Modigliani
Modigliani
- Movie
The lushness of a Modigliani is largely absent from Modigliani, a seemingly made-for-BBC biopic of the volatile Montmartre painter, sculptor, and Picasso contemporary. Andy Garcia immerses himself in ”Modi,” luxuriating in his rumpled vanity and clownish self-loathing, his bourgeois drive for financial success vying with his proud, penniless bohemianism. Beneath it all, Garcia locates a crushing insecurity, escaping in surges of exhibitionistic alcoholism and self-destructive histrionics. But the picture itself cannot contain or contextualize his queasy, reeling energy; it is a tidy stack of snapshots, unencumbered by a point of view.
Modigliani pinballs between what the filmmakers consider the twin foci of their subject’s career: his rivalry with Picasso (Omid Djalili, presenting Pablo as an appealing, if cartoonish, cross between a pasha and the fat kid picked last for sports) and his love affair with the last and greatest of his paramours, Jeanne Hebuterne (Elsa Zylberstein, who, with her large, capsizing eyes and elongated features, was a casting choice so eerily apt she’s essentially a special effect).
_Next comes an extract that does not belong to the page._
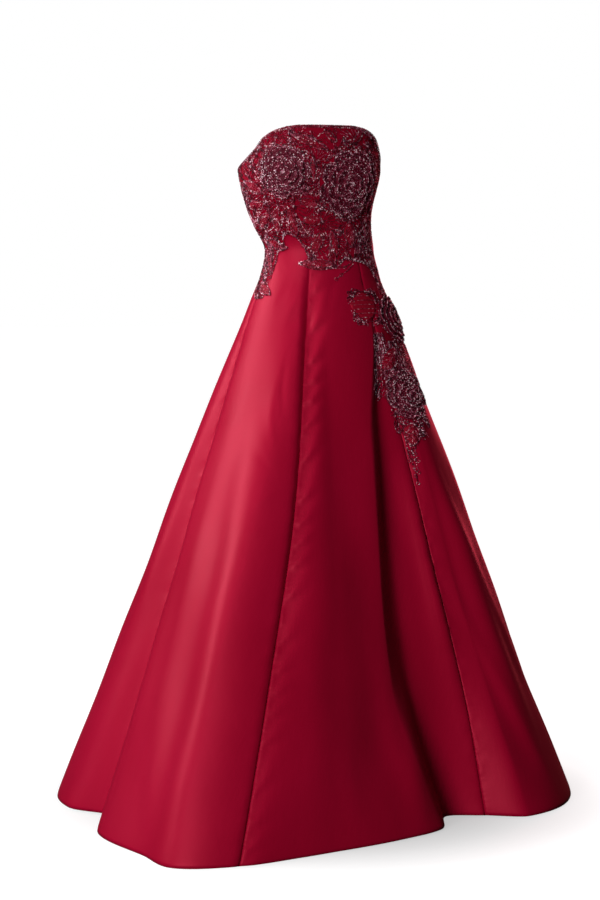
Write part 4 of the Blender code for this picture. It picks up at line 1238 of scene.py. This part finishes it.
def makeFloor():
    bm = bmesh.new()
    bmesh.ops.create_grid(bm, x_segments=2, y_segments=2, size=stageLook["floorSize"] / 2,
                          matrix=Matrix.Translation((0, 0, stageLook["floor"])))
    mesh = bpy.data.meshes.new("studio_floor")
    bm.to_mesh(mesh)
    bm.free()
    paper = Finish("paleFloor", {"Base Color": stageLook["paper"], "Roughness": 0.8,
                                 "Specular IOR Level": 0.1, "Emission Strength": 1.0})
    x, y, z = paper.parts(paper.coordinates())
    halfWide, halfDeep = stageLook["shade"]
    # painted shadow: the glow dims towards the hem
    away = ((x / halfWide) ** 2.0 + (y / halfDeep) ** 2.0) / stageLook["shadeFar"] ** 2
    paper.ramp(away.held(), stageLook["glowAndPaintedShadow"], "Emission Color")
    mesh.materials.append(paper.material)
    floor = placed("studio_floor", mesh)
    floor.visible_diffuse = False
    floor.visible_glossy = False


def makeSky():
    # the backdrop looks white, and lights the gown only softly
    world = bpy.data.worlds.new("studio")
    bpy.context.scene.world = world
    world.use_nodes = True
    sky = world.node_tree.nodes["Background"]
    sky.inputs["Color"].default_value = stageLook["sky"]
    seen = Reading(world.node_tree.nodes.new("ShaderNodeLightPath").outputs["Is Camera Ray"])
    light = stageLook["skyLight"]
    plug(sky.inputs["Strength"], seen * (stageLook["skySeen"] - light) + light)


def makeLamp(name, place, aim, size, watts, spread, colour):
    light = bpy.data.lights.new(name, "AREA")
    light.color = colour
    light.shape = "RECTANGLE"
    light.size, light.size_y = size
    light.energy = watts
    light.spread = radians(spread)
    holder = placed(name, light)
    holder.location = place
    holder.rotation_euler = (Vector(aim) - Vector(place)).to_track_quat("-Z", "Y").to_euler()


cameraLook = {"lens": 85.0, "sensor": 36.0, "turn": -20.0, "away": 4.7, "height": -0.010, "tilt": 5.256,
              "aside": -0.042}


def makeCamera():
    turn, tilt = radians(cameraLook["turn"]), radians(cameraLook["tilt"])
    away = Vector((sin(turn), -cos(turn), 0.0))
    right = Vector((cos(turn), sin(turn), 0.0))
    camera = bpy.data.cameras.new("camera")
    camera.lens = cameraLook["lens"]
    camera.sensor_width = cameraLook["sensor"]
    holder = placed("camera", camera)
    holder.location = away * cameraLook["away"] + right * cameraLook["aside"]
    holder.location.z += cameraLook["height"]
    look = -away * cos(tilt) + Vector((0, 0, -sin(tilt)))
    holder.rotation_euler = look.to_track_quat("-Z", "Y").to_euler()
    bpy.context.scene.camera = holder


makeFloor()
makeSky()
for name, lamp in lamps.items():
    makeLamp(name, *lamp)
makeCamera()
bpy.context.scene.view_settings.view_transform = "Standard"
print("stage made")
Lovely muses aside, Picasso and Modigliani are the real couple to watch here, though you do wish their interactions would get beyond the Montmartre equivalent of nanny-nanny-boo-boo. (”Pablo, how do you make love to a cube?”) The bigger problem is Modigliani‘s strange dearth of Modiglianis. Perhaps a deeper dip into his sumptuous, fever-ripe work would better illustrate how a great lover of life unconsciously, perhaps instinctively, ended up choosing death.